Friday, June 29, 2012

Apocalypse and Utopia in Equal Measure


In an essay entitled Mechanism of Utopia Emil Cioran (1911-1995), the notoriously pessimistic Romanian philosopher, declared his surprise that “riots do not break out every day: massacres, unspeakable carnage, a doomsday chaos.”[1]  It is not, he concluded, that our hatred for each other is insufficient; rather, we are saved by the being too mediocre to fully act upon our mutual odium.  The balance of these opposing propensities permits us to soldier on.  More affably, one might just as well wonder why peace and kindredness are not more stable and enduring.  Certainly we profess to desiring them.  Sunnier times do not prevail, one suspects, not merely because our baser natures assert themselves and we disincline to tame them, but because the better and worse aspects of our natures are blended through the human mix, rather like the fruit in a Christmas pudding.  A sultana in every forkful; a little bit of anger, or condescension, or pride in every charitable act.
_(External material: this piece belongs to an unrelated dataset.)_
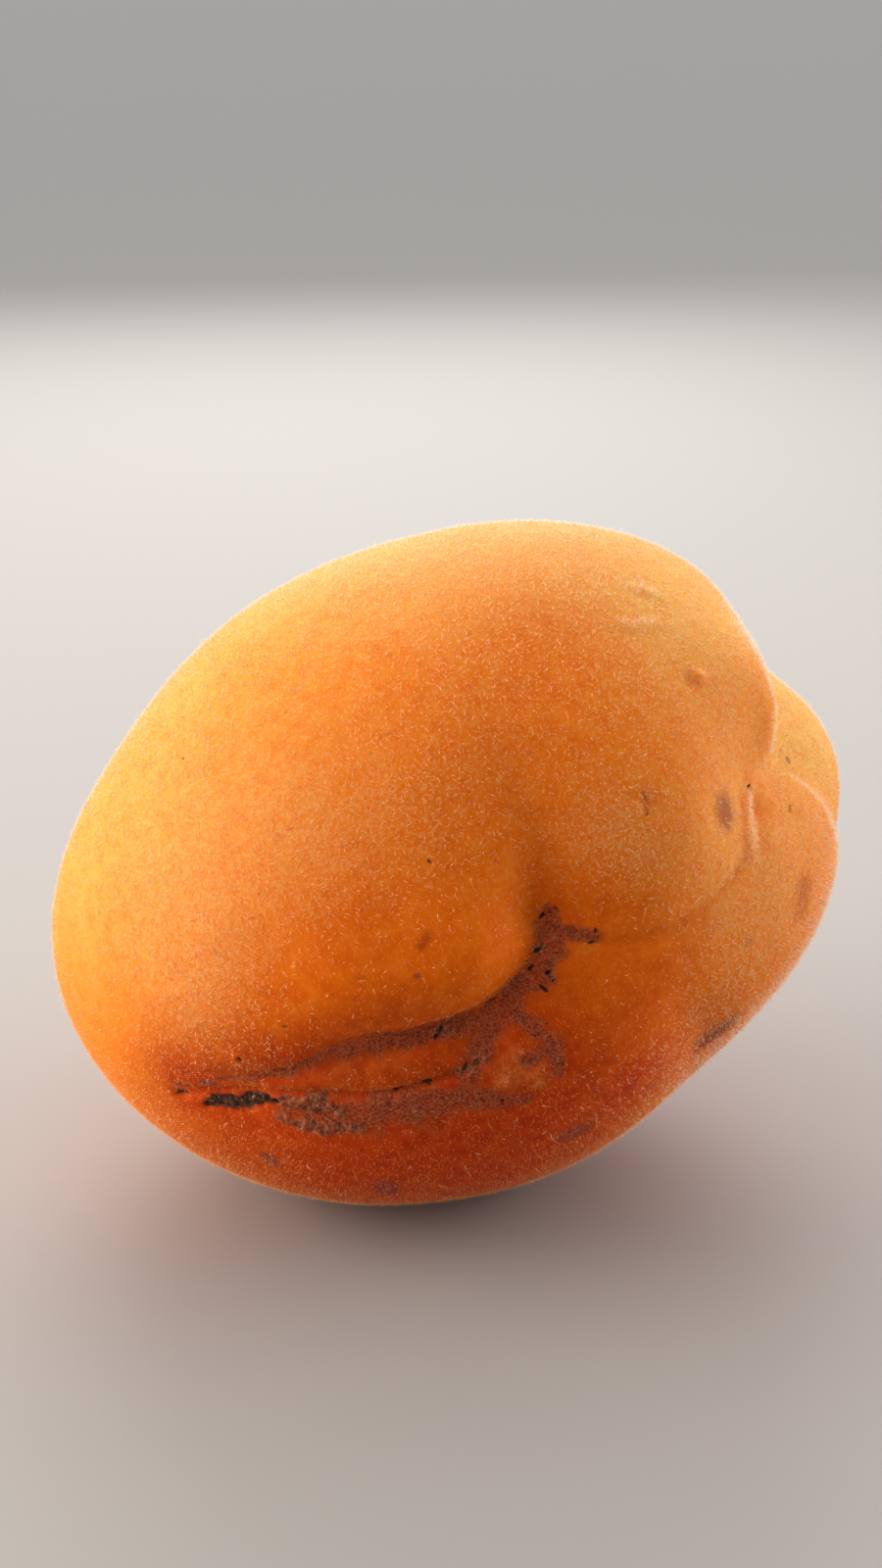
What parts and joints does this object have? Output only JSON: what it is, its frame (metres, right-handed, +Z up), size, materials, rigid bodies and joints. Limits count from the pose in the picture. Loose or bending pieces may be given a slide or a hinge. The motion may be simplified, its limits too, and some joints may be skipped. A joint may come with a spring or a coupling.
{
  "type": "apricot",
  "caption": "Whole ripe apricot lying on its side, downy orange skin, deep scarred seam across the front, uneven lobes and a stalk cavity behind them.",
  "frame": {"origin": "on the surface the fruit lies on, under the middle of its bounding box", "axes": "+X to the fruit's right, near its long axis from the tip to the right-hand lobes; +Z up; the scarred seam faces -Y"},
  "size_m": [0.0536, 0.046, 0.0458],
  "materials": {
    "skin": "matte, downy fruit skin"
  },
  "bodies": {
    "root": {"apricot": "skin"}
  },
  "joints": []
}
Utopian visions are born of destitution, in the depths of which one feels there is a better world just within reach.  And when this destitution is at its most profound, the utopian wants everything to change.  “Air annoys you.” Cioran wrote, “let it be transformed.”  The utopian imagines that all can, in fact, be changed, even herself!  That is, her view is that human nature is such that the rages of our bruter natures can be quelled.  Apocalyptic visions are utopias without the swaggering self-confidence in the unbounded mutability of our natures.  The Apocalyptic looks at her derelict conditions and sees only ruination.   
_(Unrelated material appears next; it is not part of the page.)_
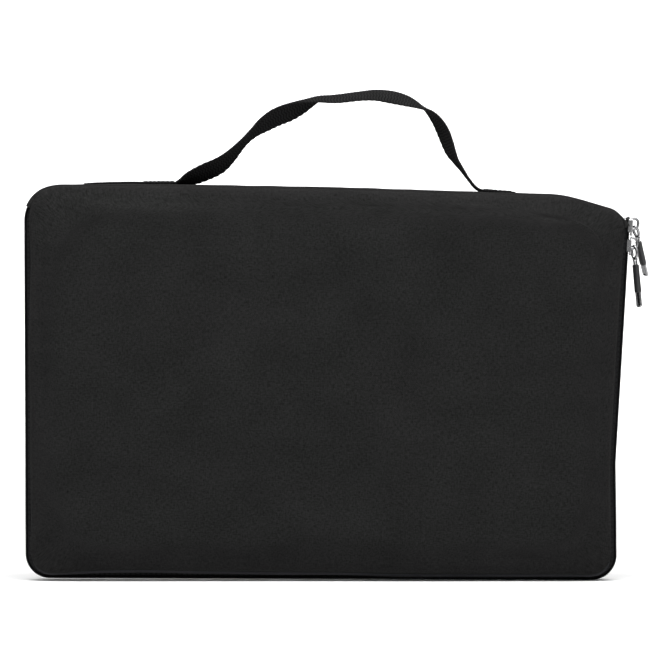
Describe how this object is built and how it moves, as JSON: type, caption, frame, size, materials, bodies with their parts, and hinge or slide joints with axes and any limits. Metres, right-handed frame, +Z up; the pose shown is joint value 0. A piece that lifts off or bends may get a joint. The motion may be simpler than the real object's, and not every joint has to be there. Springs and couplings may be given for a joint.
{
  "type": "soft zip portfolio case",
  "caption": "Soft padded carrying case whose two fabric panels fold at a top spine, with a zip round the other sides, twin sliders and a webbing handle.",
  "frame": {"origin": "middle of the bottom edge, on the surface that the case stands on, under the parting plane of its two halves", "axes": "+Z up from the zip at the bottom to the spine and handle; the front panel faces -Y; +X towards the side with the sliders"},
  "size_m": [0.4046, 0.046, 0.3192],
  "materials": {
    "shell_fabric": "woven black polyester, matt",
    "foam": "soft foam",
    "lining_fabric": "plain woven lining, matt",
    "binding_tape": "woven tape, matt",
    "zip_tape": "woven zip tape, matt",
    "zip_coil": "black nylon coil, slight gloss",
    "stop_metal": "black, satin",
    "webbing": "ribbed black webbing, matt",
    "thread": "black thread",
    "slider_metal": "nickel plated, polished",
    "pull_metal": "nickel plated, polished",
    "pull_rubber": "black rubber, matt"
  },
  "bodies": {
    "back_shell": {"back_cover": "shell_fabric", "back_foam": "foam", "back_lining": "lining_fabric", "back_binding": "binding_tape", "back_tape": "zip_tape", "back_coil": "zip_coil", "back_left_stop": "stop_metal", "back_top_stop": "stop_metal"},
    "spine": {"spine_cover": "shell_fabric", "spine_foam": "foam", "spine_lining": "lining_fabric", "handle_run_left": "webbing", "handle_run_right": "webbing", "stitch_left": "thread", "stitch_right": "thread"},
    "front_shell": {"front_cover": "shell_fabric", "front_foam": "foam", "front_lining": "lining_fabric", "front_binding": "binding_tape", "front_tape": "zip_tape", "front_coil": "zip_coil", "front_left_stop": "stop_metal", "front_top_stop": "stop_metal"},
    "handle": {"handle_webbing": "webbing"},
    "upper_slider": {"upper_slider": "slider_metal"},
    "lower_slider": {"lower_slider": "slider_metal"},
    "upper_pull": {"upper_pull_frame": "pull_metal", "upper_pull_sleeve": "pull_rubber"},
    "lower_pull": {"lower_pull_frame": "pull_metal", "lower_pull_sleeve": "pull_rubber"}
  },
  "joints": [
    {"name": "spine_fold", "type": "hinge", "parent": "back_shell", "child": "spine", "pos_m": [0, 0.01215, 0.2519], "axis": [-0.9999, 0, 0.017], "range_deg": [0, 90]},
    {"name": "front_open", "type": "hinge", "parent": "spine", "child": "front_shell", "pos_m": [0, -0.01215, 0.2519], "axis": [-0.9999, 0, 0.017], "range_deg": [0, 90]},
    {"name": "handle_swing", "type": "hinge", "parent": "spine", "child": "handle", "pos_m": [0, 0, 0.2534], "axis": [0.9999, 0, -0.017], "range_deg": [-35, 35], "stiffness_Nm_per_rad": 0.03},
    {"name": "upper_slider_run", "type": "slide", "parent": "back_shell", "child": "upper_slider", "axis": [-0.0599, 0, -0.9982], "range_m": [0, 0.06]},
    {"name": "lower_slider_run", "type": "slide", "parent": "upper_slider", "child": "lower_slider", "axis": [-0.0599, 0, -0.9982], "range_m": [0, 0.07]},
    {"name": "upper_pull_swing", "type": "hinge", "parent": "upper_slider", "child": "upper_pull", "pos_m": [0.20186, 0, 0.22751], "axis": [0, -1, 0], "range_deg": [-4, 68]},
    {"name": "lower_pull_swing", "type": "hinge", "parent": "lower_slider", "child": "lower_pull", "pos_m": [0.20111, 0, 0.21501], "axis": [0, -1, 0], "range_deg": [-4, 80]}
  ]
}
Ecological utopias have two complementary dimensions: one orients towards a better place, the other towards a better time.  That better place may be one that is currently blasted, but now re-imagined by ecological and social engineers (the sustainable city), or alternatively, that better place can turn away from the contemporary landscape, desiring to build elsewhere: the rural commune (the sustainable subdivision), or the planetary escape (Mars Now!).  Utopias models themselves upon a different age, former times or an imagined future.  In this sense utopia (without place) can also be utemporalis (without a time).  The “without” in both terms represent the absence of this particular here and now – utopia imagining a place that is not here, utemporalis imagine a time that has passed or is yet to come.  Ecological utopias can be restorative, a hankering after a historical Gold Age (for ecologists it will not be the world of the Athenian citizen rather the world of the plains hunter).  Alternatively, utopia it can be directed towards a bright new future, a non-analogue future where the principles of sound design conceive a world that has never been seen before.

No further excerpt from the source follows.